I Regret Being Born

Have you ever thought about the fact that none of us actually asked to be born? For people who have no experiences with mental illnesses like mood disorders or personality disorders, the thought might be something they find baffling to even think about. Generally speaking, if you enjoy being alive and living your life, you probably don’t have all that many reasons to be thinking about how you never gave consent to being brought into this world: if you’re having a good time, something so fundamental and philosophical might be of no use for you to think about. “Yeah sure, I didn’t ask for this, but who cares about that, I’m glad I’m alive!”

Wishing that you were never born to begin with is often called passive suicidality. You don’t necessarily want to be dead, but instead you long for something completely out the realm of possibility: lack of existence.

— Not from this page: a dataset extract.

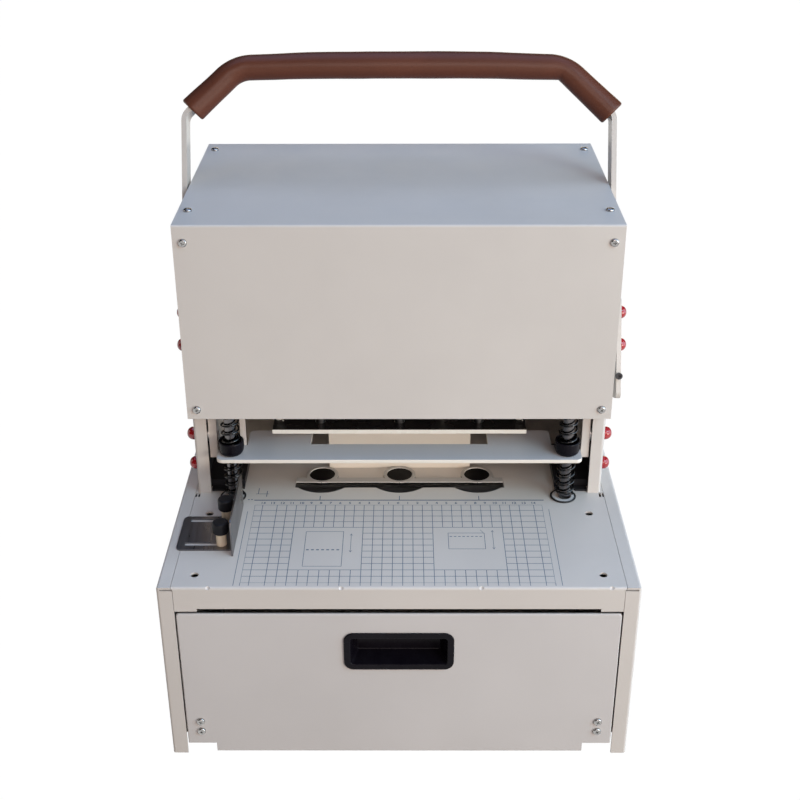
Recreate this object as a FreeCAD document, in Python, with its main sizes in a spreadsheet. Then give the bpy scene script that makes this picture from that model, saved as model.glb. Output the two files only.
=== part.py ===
import FreeCAD, Part
import math
import os
import re

from FreeCAD import Placement, Rotation, Vector

# Document riveting machine: a sheet-steel base cabinet with a drawer, a table with three anvils,
# and an upright frame whose hand lever drives three punches through a rack and pinion.
#
# The model's frame: origin on the floor at the middle of the base, +X to the operator's right,
# +Y to the back, +Z up.  Unless a note says otherwise a "setback" is a distance behind the
# table's front edge and a "rise" is a height above the table's top face.

doc = FreeCAD.newDocument("riveting_machine")
sheet = doc.addObject("Spreadsheet::Sheet", "sizes")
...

The thought of not having to experience anything, not the past, not the present, not the future, not the pain of dying, not the heartache of leaving your loved ones…it is a thought I remember having since I was 19 years old. 

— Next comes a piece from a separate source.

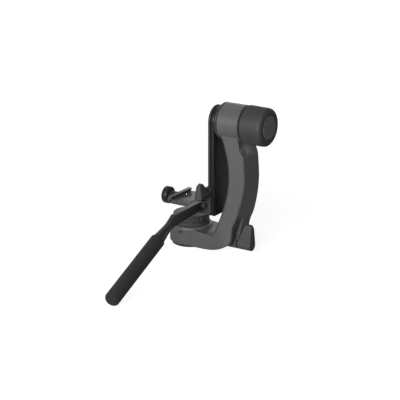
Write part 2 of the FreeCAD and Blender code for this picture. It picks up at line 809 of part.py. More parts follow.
def cut_rail_way(body):
    """The T-shaped way that the rail slides in, with its clearance on every face."""
    flange_half = plate_half_width + slide_fit
    neck_half = rail_neck_half_width + slide_fit
    low, high = leg_bottom - 5, leg_top + 5
    way = box(V(rail_face - slide_fit, -flange_half, low), V(rail_neck_start + slide_fit, flange_half, high))
    mouth = box(V(rail_face, -neck_half, low), V(leg_end + 1, neck_half, high))
    return body.cut(way).cut(mouth)


def gib_start():
    return V(slide_lock_x - gib_width / 2 + 0.6, -(plate_half_width + gib_gap + gib_thickness),
             slide_lock_height - gib_height / 2)


def make_slide_bracket():
    leg = box(V(leg_face, -leg_half_width, leg_bottom), V(leg_end, leg_half_width, leg_top))
    leg = leg.makeChamfer(leg_edge_chamfer, leg.Edges)
    foot = box(V(foot_start, -leg_half_width, foot_bottom), V(leg_face + 2, leg_half_width, foot_top))
    body = cut_rail_way(fuse([leg, foot]))
    lock_start = V(slide_lock_x, -leg_half_width - 1, slide_lock_height)
    body = body.cut(cylinder(slide_lock_screw_radius + running_fit, lock_start, leg_wall + 1, Y))
    gib = gib_start()
    pocket = box(gib, V(gib.x + gib_width, -plate_half_width, gib.z + gib_height))
    body = body.cut(pocket)
    for place in foot_screw_places():
        body = body.cut(cylinder(foot_screw_head_radius, V(place.x, place.y, foot_bottom), 3.6, Z))
        body = body.cut(cylinder(foot_screw_radius, V(place.x, place.y, foot_bottom), 20, Z))
    return body


def make_slide_gib():
    gib = gib_start()
    return box(gib, V(gib.x + gib_width, gib.y + gib_thickness, gib.z + gib_height))


def foot_screw_places():
    middle = (foot_start + leg_face) / 2
    return [V(middle, -foot_screw_spacing / 2, foot_bottom), V(middle, foot_screw_spacing / 2, foot_bottom)]


def make_foot_screws():
    return Part.makeCompound([socket_screw(foot_screw_head_radius, 3.0, foot_screw_radius,
                                           foot_screw_length,
                                           place + Z * 0.6, Z * -1) for place in foot_screw_places()])


def dovetail_points(side):
    """Half of the clamp's channel, from its floor up; side is +1 or -1."""
    nose = clamp_top - lip_nose
    undercut = nose - (dovetail_half_width - lip_half_gap)
    return [(side * dovetail_half_width, clamp_floor), (side * dovetail_half_width, undercut),
            (side * lip_half_gap, nose), (side * lip_half_gap, clamp_top)]


def make_clamp_body():
    y = clamp_half_length
    channel = dovetail_points(1)
    outline = [(clamp_body_end, clamp_bottom), (leg_face, clamp_bottom), (leg_face, clamp_floor),
               (foot_start + 1.0, clamp_floor), (foot_start + 1.0, clamp_top)]
    outline += list(reversed(channel)) + [(clamp_body_end, clamp_floor)]
    body = prism([V(x, -y, z) for x, z in outline], Y * (2 * y))
    rib = box(V(clamp_body_end, -clamp_rib_half_width, clamp_bottom - clamp_rib_depth),
              V(foot_start, clamp_rib_half_width, clamp_floor))
    rib = rib.makeChamfer(1.5, [edge for edge in rib.Edges if edge.BoundBox.ZMax < clamp_bottom
                                and edge.BoundBox.XLength > 1])
    body = fuse([body, rib, make_handle_lug()])
    screw_way = cylinder(clamp_screw_radius + running_fit, V(clamp_body_end, 0, clamp_screw_height),
                         clamp_bore_end - clamp_body_end, X)
    body = body.cut(screw_way)
    for side in (-1, 1):
        place = V(clamp_body_end, side * guide_pin_spacing / 2, guide_pin_height)
        body = body.cut(cylinder(guide_pin_radius + running_fit, place, guide_bore_depth, X))
    floor_screw = V(floor_screw_x, floor_screw_y, clamp_floor - floor_screw_depth)
    body = body.cut(cylinder(floor_screw_radius, floor_screw, 20, Z))
    for place in foot_screw_places():
        body = body.cut(cylinder(foot_screw_radius, V(place.x, place.y, clamp_bottom), 4.8, Z))
    bolt_start = to_handle(V(-lug_thickness - handle_thickness, 0, 0))
    return body.cut(cylinder(handle_bolt_radius, bolt_start, 40, handle_side()))


def make_floor_screw():
    top = V(floor_screw_x, floor_screw_y, clamp_floor - 0.4)
    return socket_screw(floor_screw_radius, 2.0, floor_screw_radius * 0.7, floor_screw_depth - 0.4, top, Z)


def make_moving_jaw():
    y = clamp_half_length
    channel = dovetail_points(-1)
    outline = [(jaw_outer, clamp_bottom - 0.6), (jaw_outer + jaw_skirt, clamp_bottom - 0.6),
               (jaw_outer + jaw_skirt, clamp_floor - 0.2), (-dovetail_half_width, clamp_floor - 0.2)]
    outline += channel[1:] + [(jaw_outer + 0.9, clamp_top), (jaw_outer, clamp_top - 1.4)]
    body = prism([V(x, -y, z) for x, z in outline], Y * (2 * y))
    rib = box(V(jaw_outer, -clamp_rib_half_width, clamp_bottom - clamp_rib_depth),
              V(jaw_outer + jaw_skirt, clamp_rib_half_width, clamp_floor))
    body = fuse([body, rib])
    screw_place = V(jaw_outer, 0, clamp_screw_height)
    body = body.cut(cylinder(clamp_screw_radius + running_fit, screw_place, 20, X))
    for side in (-1, 1):
        place = V(jaw_outer + 1, side * guide_pin_spacing / 2, guide_pin_height)
        body = body.cut(cylinder(guide_pin_radius, place, 20, X))
    return body


def make_guide_pins():
    start = jaw_outer + 1
    length = guide_pin_length + jaw_skirt
    pins = [cylinder(guide_pin_radius, V(start, side * guide_pin_spacing / 2, guide_pin_height), length, X)
            for side in (-1, 1)]
    return Part.makeCompound(pins)


def make_clamp_collar():
    start = V(knob_face, 0, clamp_screw_height)
    length = clamp_collar_length - knob_gap
    body = ring(clamp_collar_radius, clamp_screw_radius, start, length, X)
    groove = ring(clamp_collar_radius + 1, clamp_collar_radius - 1.0, start + X * (length * 0.55), 1.6, X)
    return body.cut(groove)


def make_clamp_knob():
    start = V(knob_face - clamp_knob_length, 0, clamp_screw_height)
    edge = clamp_knob_edge
    profile = [(0, 0), (0, clamp_knob_radius - edge), (edge, clamp_knob_radius),
               (clamp_knob_length - edge, clamp_knob_radius), (clamp_knob_length, clamp_knob_radius - edge),
               (clamp_knob_length, 0)]
    turned = lathe(profile, start, X)
    ribs = ribbed_prism(clamp_knob_radius, clamp_knob_rib_depth, clamp_knob_rib_count, start,
                        clamp_knob_length)
    body = turned.common(ribs)
    return body.cut(cylinder(clamp_screw_radius, start + X * 3, 20, X))


def make_clamp_screw():
    start = knob_face - clamp_knob_length + 3
    return cylinder(clamp_screw_radius, V(start, 0, clamp_screw_height), clamp_screw_end - start, X)


def make_slide_lock_knob():
    profile = [(0.12, 0.1), (0.14, 0.2), (0.35, 0.5), (0.63, 0.94), (0.74, 1.0), (0.97, 0.84), (0.99, 0.1)]
    body = wing_knob(slide_lock_hub_radius, slide_lock_hub_length, slide_lock_wing_half_top,
                     slide_lock_wing_height, profile)
    body = body.cut(cylinder(slide_lock_screw_radius, V(0, 0, 0), slide_lock_hub_length - 6, X))
    body.rotate(V(0, 0, 0), Z, -90)
    body.translate(V(slide_lock_x, -leg_half_width - knob_gap, slide_lock_height))
    return body


def make_slide_lock_screw():
    start = V(slide_lock_x, -(plate_half_width + gib_gap + gib_thickness), slide_lock_height)
    end = leg_half_width + knob_gap + slide_lock_hub_length - 6
    return cylinder(slide_lock_screw_radius, start, end + start.y, Y * -1)


def to_handle(point):
    """A point of the handle's own frame, whose origin is the middle of its eye."""
    turned = Part.Vertex(point)
    turned.rotate(V(0, 0, 0), Z, handle_yaw)
    return turned.Point + V(handle_x, handle_y, handle_z)


def handle_side():
    return to_handle(X) - to_handle(V(0, 0, 0))


def place_handle(shape):
    shape.rotate(V(0, 0, 0), Z, handle_yaw)
    shape.translate(V(handle_x, handle_y, handle_z))
    return shape


def handle_down():
    """The direction of the handle's sloping part, in its own frame."""
    slope = math.radians(handle_slope)
    return V(0, -math.cos(slope), -math.sin(slope))


def make_handle_lug():
    start = V(-handle_thickness / 2 - lug_thickness, 0, 0)
    eye = cylinder(lug_radius, start, lug_thickness, X)
    drop = clamp_bottom - handle_z
    web = box(start + V(0, -lug_radius, drop), V(-handle_thickness / 2, -handle_y - clamp_half_length + 3, 0))
    back = box(start + V(0, 0, 0), V(-handle_thickness / 2, -handle_y - clamp_half_length + 3, lug_radius * 0.4))
    web_and_back = fuse([web, back])
    return place_handle(fuse([eye, web_and_back]))


def make_handle_bar():
    half = handle_thickness / 2
    axis = handle_down()
    normal = V(0, -math.sin(math.radians(handle_slope)), math.cos(math.radians(handle_slope)))
    bend = V(0, -handle_bend_distance, 1.3)
    waist = bend + axis * handle_waist_distance
    top = V(-half, -handle_eye_radius * 2, handle_z * 0 + 8.4)
    eye = cylinder(handle_eye_radius, V(-half, 0, 0), handle_thickness, X)
    shift = V(-half, 0, 0)
    outline = [V(-half, 0, handle_eye_radius * 0.8), V(-half, -5.0, handle_eye_radius * 1.2), top,
               bend + shift + Z * handle_bend_half_height, waist + shift + normal * handle_waist_half_height,
               bend + shift + axis * (handle_waist_distance + handle_flare_length) + normal * 6.6,
               bend + shift + axis * (handle_waist_distance + handle_flare_length) - normal * 6.6,
               waist + shift - normal * handle_waist_half_height,
               bend + shift - Z * handle_bend_half_height + Y * 2, V(-half, 0, -handle_eye_radius)]
    bar = prism(outline, X * handle_thickness)
    cone = Part.makeCone(handle_waist_half_height, handle_end_radius, handle_flare_length, waist, axis)
    end = waist + axis * handle_flare_length
    tenon = cylinder(handle_tenon_radius, end, handle_tenon_length, axis)
    body = fuse([bar, eye, cone, tenon])
    body = body.cut(cylinder(handle_bolt_radius, V(-half - 1, 0, 0), handle_thickness + 2, X))
    return place_handle(body)


def grip_start():
    return V(0, -handle_bend_distance, 1.3) + handle_down() * (handle_waist_distance + handle_flare_length)


def make_handle_grip():
    body = cylinder(grip_radius, grip_start(), grip_length, handle_down())
    near = [edge for edge in body.Edges if edge.Closed]
    near.sort(key=lambda edge: edge.CenterOfMass.y)
    body = body.makeFillet(grip_end_radius, [near[0]])
    rest = [edge for edge in body.Edges if edge.Closed and edge.CenterOfMass.y > near[-1].CenterOfMass.y - 0.1]
    body = body.makeFillet(grip_shoulder_radius * 0.5, rest)
    body = body.cut(cylinder(handle_tenon_radius, grip_start(), handle_tenon_length, handle_down()))
    return place_handle(body)


def make_handle_bolt():
    start = to_handle(V(handle_thickness / 2 + 0.8, 0, 0))
    side = handle_side()
    length = handle_thickness + 0.8 + lug_thickness - 1 + handle_bolt_head_height
    top = start + side * handle_bolt_head_height
    return socket_screw(handle_bolt_head_radius, handle_bolt_head_height, handle_bolt_radius, length, top, side)


def make_handle_washer():
    start = to_handle(V(handle_thickness / 2, 0, 0))
    return ring(handle_bolt_head_radius + 0.8, handle_bolt_radius, start, 0.8, handle_side())


def save_base():
    save("base_plate", make_base_plate())
    save("thread_insert", make_thread_insert())
    save("base_screws", make_base_screws())
    save("pan_spindle", make_pan_spindle())
    save("spindle_nut", make_spindle_nut())
    save("spring_washers", make_spring_washers())
    save("clutch_disc", make_clutch_disc())
    save("thrust_washer", make_thrust_washer())


def save_arm():
    save("arm", make_arm())
    save("pan_bearings", Part.makeCompound(make_pan_bearings()))
    save("brake_shoe", make_brake_shoe())
    save("set_screws", make_set_screws())
    save("dial_seat_ring", make_dial_seat_ring())
    save("tilt_bearings", make_tilt_bearings())
    save("bearing_spacer", make_bearing_spacer())
    save("tilt_end_ring", make_tilt_end_ring())
    save("friction_disc", make_friction_disc())
    save("pan_dial", make_pan_dial())
    save("pan_dial_cap", make_pan_dial_cap())
    save("pan_lock_knob", make_pan_lock_knob())
    save("pan_lock_screw", make_pan_lock_screw())


def save_tilt():
    save("tilt_shaft", make_tilt_shaft())
    save("tilt_flange", make_tilt_flange())
    save("knob_washer", make_knob_washer())
    save("slide_rail", make_slide_rail())
    save("swing_plate", make_swing_plate())
    save("flange_screws", make_plate_screws(flange_screw_places(), flange_screw_length))
    save("rail_screws", make_plate_screws(rail_screw_places(), rail_screw_length))
    save("stop_pins", make_stop_pins())
    save("tilt_knob", make_tilt_knob())
    save("tilt_knob_insert", make_tilt_knob_insert())
    save("tilt_knob_disc", make_tilt_knob_disc())


def save_bracket():
    save("slide_bracket", make_slide_bracket())
    save("clamp_body", make_clamp_body())
    save("foot_screws", make_foot_screws())
    save("slide_gib", make_slide_gib())
    save("floor_screw", make_floor_screw())
    save("slide_lock_knob", make_slide_lock_knob())
    save("slide_lock_screw", make_slide_lock_screw())
    save("moving_jaw", make_moving_jaw())
    save("guide_pins", make_guide_pins())
    save("clamp_knob", make_clamp_knob())
    save("clamp_collar", make_clamp_collar())
    save("clamp_screw", make_clamp_screw())
    save("handle_bar", make_handle_bar())
    save("handle_grip", make_handle_grip())
    save("handle_bolt", make_handle_bolt())
    save("handle_washer", make_handle_washer())


os.makedirs("parts", exist_ok=True)
save_base()
save_arm()
save_tilt()
save_bracket()
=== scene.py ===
import bpy
import bmesh
import json
import math
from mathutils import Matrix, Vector


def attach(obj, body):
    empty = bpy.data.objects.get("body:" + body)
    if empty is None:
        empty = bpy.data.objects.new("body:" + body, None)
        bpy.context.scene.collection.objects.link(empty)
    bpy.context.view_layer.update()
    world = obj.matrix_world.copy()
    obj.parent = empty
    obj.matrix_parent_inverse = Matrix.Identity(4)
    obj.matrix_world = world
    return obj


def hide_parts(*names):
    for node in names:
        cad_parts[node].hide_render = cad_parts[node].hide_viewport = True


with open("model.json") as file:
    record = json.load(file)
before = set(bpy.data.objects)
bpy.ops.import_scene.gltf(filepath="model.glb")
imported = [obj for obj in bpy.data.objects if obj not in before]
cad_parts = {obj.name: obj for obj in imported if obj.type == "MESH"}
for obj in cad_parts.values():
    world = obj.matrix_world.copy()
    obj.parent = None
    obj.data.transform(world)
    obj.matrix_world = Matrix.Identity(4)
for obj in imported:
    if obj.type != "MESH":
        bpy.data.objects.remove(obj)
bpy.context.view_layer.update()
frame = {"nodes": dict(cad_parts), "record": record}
mm = 0.001  # sizes below are in millimetres, Blender's are in metres
record = frame["record"]
bodyOf = {node: body for body, members in record["behaviour"]["bodies"].items() for node in members}
alongX, alongZ = (1, 0, 0), (0, 0, 1)
tiltHeight, clampHeight, lockHeight = 207.3, 69.8, 13.2  # of the tilt, clamp and pan lock axes above the base
bpy.context.scene.view_settings.view_transform = "Standard"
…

But there was a time when I truly enjoyed the fact that I got to wake up every morning and experience a new day. It is such a faded memory that I can’t really remember what the feeling actually felt like. What amazes me about it is how I was able to feel that genuine zest for life as a Kid, facing daily abuse and violence. How I was still excited to get out of bed and explore the world. I have come to the conclusion that a lot of it has to have something to do with the intense dissociation I was experiencing, as well as my inherent incapability to be aware of things in social situations. Neurodivergent brains are not always aware of the circumstances surrounding them, and therefore you might not be able to recognize abuse as abuse and trauma as trauma – until much later on in life. Then throw a shit ton of dissociation on top of that, and you’re cooked.

Thinking back on my childhood and my at-the-time perception of the situations that eventually traumatized me, I can pinpoint a few that I knew even back then that those events were not okay, and that they hurt me deeply. Funnily enough, there’s several of such happenings that are related to my birthday.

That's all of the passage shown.